--- Start GIVEN DATA ---

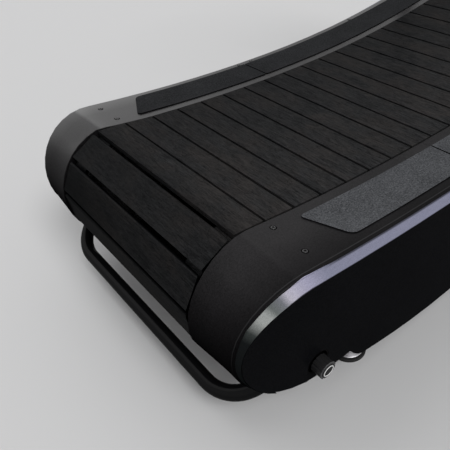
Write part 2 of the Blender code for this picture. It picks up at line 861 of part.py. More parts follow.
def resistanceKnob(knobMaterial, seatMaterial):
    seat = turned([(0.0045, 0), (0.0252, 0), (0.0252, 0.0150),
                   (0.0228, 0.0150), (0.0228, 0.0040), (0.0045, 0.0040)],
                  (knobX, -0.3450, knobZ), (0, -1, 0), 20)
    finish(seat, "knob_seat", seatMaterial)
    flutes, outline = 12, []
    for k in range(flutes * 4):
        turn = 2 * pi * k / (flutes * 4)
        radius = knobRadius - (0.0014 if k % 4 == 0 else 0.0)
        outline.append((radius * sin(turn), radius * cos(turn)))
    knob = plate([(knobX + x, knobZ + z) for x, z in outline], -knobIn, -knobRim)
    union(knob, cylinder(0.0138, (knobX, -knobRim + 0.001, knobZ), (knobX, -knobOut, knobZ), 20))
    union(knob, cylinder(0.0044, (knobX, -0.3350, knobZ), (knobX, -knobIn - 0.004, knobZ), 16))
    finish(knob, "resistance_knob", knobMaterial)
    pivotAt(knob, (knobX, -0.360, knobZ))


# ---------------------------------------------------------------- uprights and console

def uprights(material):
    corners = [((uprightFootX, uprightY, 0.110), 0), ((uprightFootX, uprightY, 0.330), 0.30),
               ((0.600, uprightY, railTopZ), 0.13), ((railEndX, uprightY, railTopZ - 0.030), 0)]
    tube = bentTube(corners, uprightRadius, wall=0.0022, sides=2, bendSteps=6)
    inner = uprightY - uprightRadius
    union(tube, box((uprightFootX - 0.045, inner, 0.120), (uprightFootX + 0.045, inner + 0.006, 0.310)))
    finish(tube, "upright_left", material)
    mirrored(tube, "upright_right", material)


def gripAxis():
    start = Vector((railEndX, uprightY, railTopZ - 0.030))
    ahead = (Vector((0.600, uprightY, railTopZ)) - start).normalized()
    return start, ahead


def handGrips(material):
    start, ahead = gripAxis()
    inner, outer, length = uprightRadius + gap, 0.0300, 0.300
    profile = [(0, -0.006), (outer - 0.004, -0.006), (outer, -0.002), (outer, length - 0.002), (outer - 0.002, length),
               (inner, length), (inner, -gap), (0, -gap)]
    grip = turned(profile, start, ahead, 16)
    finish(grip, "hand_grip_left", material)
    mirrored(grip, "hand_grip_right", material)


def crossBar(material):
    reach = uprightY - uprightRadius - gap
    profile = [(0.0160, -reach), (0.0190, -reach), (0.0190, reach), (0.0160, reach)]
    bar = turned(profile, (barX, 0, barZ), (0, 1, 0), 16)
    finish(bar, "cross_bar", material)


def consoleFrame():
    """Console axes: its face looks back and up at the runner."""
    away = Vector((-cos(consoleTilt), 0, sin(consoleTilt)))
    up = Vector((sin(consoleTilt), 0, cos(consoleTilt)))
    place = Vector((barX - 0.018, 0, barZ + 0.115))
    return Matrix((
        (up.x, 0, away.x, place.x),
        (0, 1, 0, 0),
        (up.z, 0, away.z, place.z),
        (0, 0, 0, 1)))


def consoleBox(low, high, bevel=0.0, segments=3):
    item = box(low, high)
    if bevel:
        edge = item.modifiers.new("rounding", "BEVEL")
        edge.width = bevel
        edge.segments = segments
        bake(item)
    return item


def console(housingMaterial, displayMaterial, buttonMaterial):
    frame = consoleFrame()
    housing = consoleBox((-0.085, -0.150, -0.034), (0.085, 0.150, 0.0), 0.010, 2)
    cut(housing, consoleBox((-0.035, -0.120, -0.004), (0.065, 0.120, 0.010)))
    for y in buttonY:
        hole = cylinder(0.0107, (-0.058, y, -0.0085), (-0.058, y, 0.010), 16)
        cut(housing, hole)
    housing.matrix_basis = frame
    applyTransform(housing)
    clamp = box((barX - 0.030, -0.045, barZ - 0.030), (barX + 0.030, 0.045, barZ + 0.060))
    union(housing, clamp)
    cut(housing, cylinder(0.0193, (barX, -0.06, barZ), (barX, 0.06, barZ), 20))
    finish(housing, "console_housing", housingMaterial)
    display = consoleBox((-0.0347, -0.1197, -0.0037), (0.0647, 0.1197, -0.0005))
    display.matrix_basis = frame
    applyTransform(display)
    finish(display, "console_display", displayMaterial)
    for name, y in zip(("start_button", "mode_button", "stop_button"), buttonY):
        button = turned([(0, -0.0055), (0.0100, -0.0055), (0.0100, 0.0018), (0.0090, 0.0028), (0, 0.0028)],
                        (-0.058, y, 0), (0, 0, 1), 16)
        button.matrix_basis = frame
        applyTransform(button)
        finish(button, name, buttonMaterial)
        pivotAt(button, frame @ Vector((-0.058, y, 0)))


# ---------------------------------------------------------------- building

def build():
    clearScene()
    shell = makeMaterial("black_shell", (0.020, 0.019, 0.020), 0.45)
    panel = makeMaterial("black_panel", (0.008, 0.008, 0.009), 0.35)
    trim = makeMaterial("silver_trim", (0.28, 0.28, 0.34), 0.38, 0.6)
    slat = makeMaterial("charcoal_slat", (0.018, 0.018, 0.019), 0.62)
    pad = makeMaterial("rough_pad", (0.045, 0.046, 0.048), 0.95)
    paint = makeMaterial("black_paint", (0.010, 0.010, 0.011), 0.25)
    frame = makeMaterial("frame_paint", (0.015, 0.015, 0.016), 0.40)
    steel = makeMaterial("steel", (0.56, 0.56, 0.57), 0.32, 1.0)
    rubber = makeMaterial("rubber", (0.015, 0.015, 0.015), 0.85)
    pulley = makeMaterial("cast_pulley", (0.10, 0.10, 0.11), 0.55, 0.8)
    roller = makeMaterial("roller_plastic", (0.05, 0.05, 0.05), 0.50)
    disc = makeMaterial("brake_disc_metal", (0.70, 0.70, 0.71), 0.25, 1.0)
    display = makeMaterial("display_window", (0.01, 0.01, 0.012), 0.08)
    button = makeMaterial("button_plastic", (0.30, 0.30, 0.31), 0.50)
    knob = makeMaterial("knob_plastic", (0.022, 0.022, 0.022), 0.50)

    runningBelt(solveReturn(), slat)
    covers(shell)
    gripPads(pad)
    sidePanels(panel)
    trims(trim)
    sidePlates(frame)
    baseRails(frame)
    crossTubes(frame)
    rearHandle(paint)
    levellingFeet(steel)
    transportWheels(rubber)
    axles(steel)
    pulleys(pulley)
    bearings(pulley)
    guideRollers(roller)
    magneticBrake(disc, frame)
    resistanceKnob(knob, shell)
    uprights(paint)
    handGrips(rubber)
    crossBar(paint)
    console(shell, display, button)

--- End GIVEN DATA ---

From the preceding material, extract every line exactly.

ANSWER:
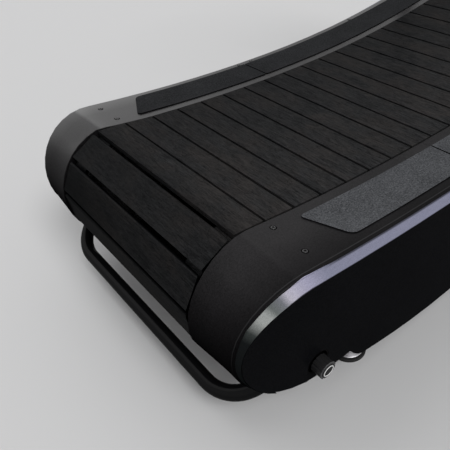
Write part 2 of the Blender code for this picture. It picks up at line 861 of part.py. More parts follow.
def resistanceKnob(knobMaterial, seatMaterial):
    seat = turned([(0.0045, 0), (0.0252, 0), (0.0252, 0.0150),
                   (0.0228, 0.0150), (0.0228, 0.0040), (0.0045, 0.0040)],
                  (knobX, -0.3450, knobZ), (0, -1, 0), 20)
    finish(seat, "knob_seat", seatMaterial)
    flutes, outline = 12, []
    for k in range(flutes * 4):
        turn = 2 * pi * k / (flutes * 4)
        radius = knobRadius - (0.0014 if k % 4 == 0 else 0.0)
        outline.append((radius * sin(turn), radius * cos(turn)))
    knob = plate([(knobX + x, knobZ + z) for x, z in outline], -knobIn, -knobRim)
    union(knob, cylinder(0.0138, (knobX, -knobRim + 0.001, knobZ), (knobX, -knobOut, knobZ), 20))
    union(knob, cylinder(0.0044, (knobX, -0.3350, knobZ), (knobX, -knobIn - 0.004, knobZ), 16))
    finish(knob, "resistance_knob", knobMaterial)
    pivotAt(knob, (knobX, -0.360, knobZ))


# ---------------------------------------------------------------- uprights and console

def uprights(material):
    corners = [((uprightFootX, uprightY, 0.110), 0), ((uprightFootX, uprightY, 0.330), 0.30),
               ((0.600, uprightY, railTopZ), 0.13), ((railEndX, uprightY, railTopZ - 0.030), 0)]
    tube = bentTube(corners, uprightRadius, wall=0.0022, sides=2, bendSteps=6)
    inner = uprightY - uprightRadius
    union(tube, box((uprightFootX - 0.045, inner, 0.120), (uprightFootX + 0.045, inner + 0.006, 0.310)))
    finish(tube, "upright_left", material)
    mirrored(tube, "upright_right", material)


def gripAxis():
    start = Vector((railEndX, uprightY, railTopZ - 0.030))
    ahead = (Vector((0.600, uprightY, railTopZ)) - start).normalized()
    return start, ahead


def handGrips(material):
    start, ahead = gripAxis()
    inner, outer, length = uprightRadius + gap, 0.0300, 0.300
    profile = [(0, -0.006), (outer - 0.004, -0.006), (outer, -0.002), (outer, length - 0.002), (outer - 0.002, length),
               (inner, length), (inner, -gap), (0, -gap)]
    grip = turned(profile, start, ahead, 16)
    finish(grip, "hand_grip_left", material)
    mirrored(grip, "hand_grip_right", material)


def crossBar(material):
    reach = uprightY - uprightRadius - gap
    profile = [(0.0160, -reach), (0.0190, -reach), (0.0190, reach), (0.0160, reach)]
    bar = turned(profile, (barX, 0, barZ), (0, 1, 0), 16)
    finish(bar, "cross_bar", material)


def consoleFrame():
    """Console axes: its face looks back and up at the runner."""
    away = Vector((-cos(consoleTilt), 0, sin(consoleTilt)))
    up = Vector((sin(consoleTilt), 0, cos(consoleTilt)))
    place = Vector((barX - 0.018, 0, barZ + 0.115))
    return Matrix((
        (up.x, 0, away.x, place.x),
        (0, 1, 0, 0),
        (up.z, 0, away.z, place.z),
        (0, 0, 0, 1)))


def consoleBox(low, high, bevel=0.0, segments=3):
    item = box(low, high)
    if bevel:
        edge = item.modifiers.new("rounding", "BEVEL")
        edge.width = bevel
        edge.segments = segments
        bake(item)
    return item


def console(housingMaterial, displayMaterial, buttonMaterial):
    frame = consoleFrame()
    housing = consoleBox((-0.085, -0.150, -0.034), (0.085, 0.150, 0.0), 0.010, 2)
    cut(housing, consoleBox((-0.035, -0.120, -0.004), (0.065, 0.120, 0.010)))
    for y in buttonY:
        hole = cylinder(0.0107, (-0.058, y, -0.0085), (-0.058, y, 0.010), 16)
        cut(housing, hole)
    housing.matrix_basis = frame
    applyTransform(housing)
    clamp = box((barX - 0.030, -0.045, barZ - 0.030), (barX + 0.030, 0.045, barZ + 0.060))
    union(housing, clamp)
    cut(housing, cylinder(0.0193, (barX, -0.06, barZ), (barX, 0.06, barZ), 20))
    finish(housing, "console_housing", housingMaterial)
    display = consoleBox((-0.0347, -0.1197, -0.0037), (0.0647, 0.1197, -0.0005))
    display.matrix_basis = frame
    applyTransform(display)
    finish(display, "console_display", displayMaterial)
    for name, y in zip(("start_button", "mode_button", "stop_button"), buttonY):
        button = turned([(0, -0.0055), (0.0100, -0.0055), (0.0100, 0.0018), (0.0090, 0.0028), (0, 0.0028)],
                        (-0.058, y, 0), (0, 0, 1), 16)
        button.matrix_basis = frame
        applyTransform(button)
        finish(button, name, buttonMaterial)
        pivotAt(button, frame @ Vector((-0.058, y, 0)))


# ---------------------------------------------------------------- building

def build():
    clearScene()
    shell = makeMaterial("black_shell", (0.020, 0.019, 0.020), 0.45)
    panel = makeMaterial("black_panel", (0.008, 0.008, 0.009), 0.35)
    trim = makeMaterial("silver_trim", (0.28, 0.28, 0.34), 0.38, 0.6)
    slat = makeMaterial("charcoal_slat", (0.018, 0.018, 0.019), 0.62)
    pad = makeMaterial("rough_pad", (0.045, 0.046, 0.048), 0.95)
    paint = makeMaterial("black_paint", (0.010, 0.010, 0.011), 0.25)
    frame = makeMaterial("frame_paint", (0.015, 0.015, 0.016), 0.40)
    steel = makeMaterial("steel", (0.56, 0.56, 0.57), 0.32, 1.0)
    rubber = makeMaterial("rubber", (0.015, 0.015, 0.015), 0.85)
    pulley = makeMaterial("cast_pulley", (0.10, 0.10, 0.11), 0.55, 0.8)
    roller = makeMaterial("roller_plastic", (0.05, 0.05, 0.05), 0.50)
    disc = makeMaterial("brake_disc_metal", (0.70, 0.70, 0.71), 0.25, 1.0)
    display = makeMaterial("display_window", (0.01, 0.01, 0.012), 0.08)
    button = makeMaterial("button_plastic", (0.30, 0.30, 0.31), 0.50)
    knob = makeMaterial("knob_plastic", (0.022, 0.022, 0.022), 0.50)

    runningBelt(solveReturn(), slat)
    covers(shell)
    gripPads(pad)
    sidePanels(panel)
    trims(trim)
    sidePlates(frame)
    baseRails(frame)
    crossTubes(frame)
    rearHandle(paint)
    levellingFeet(steel)
    transportWheels(rubber)
    axles(steel)
    pulleys(pulley)
    bearings(pulley)
    guideRollers(roller)
    magneticBrake(disc, frame)
    resistanceKnob(knob, shell)
    uprights(paint)
    handGrips(rubber)
    crossBar(paint)
    console(shell, display, button)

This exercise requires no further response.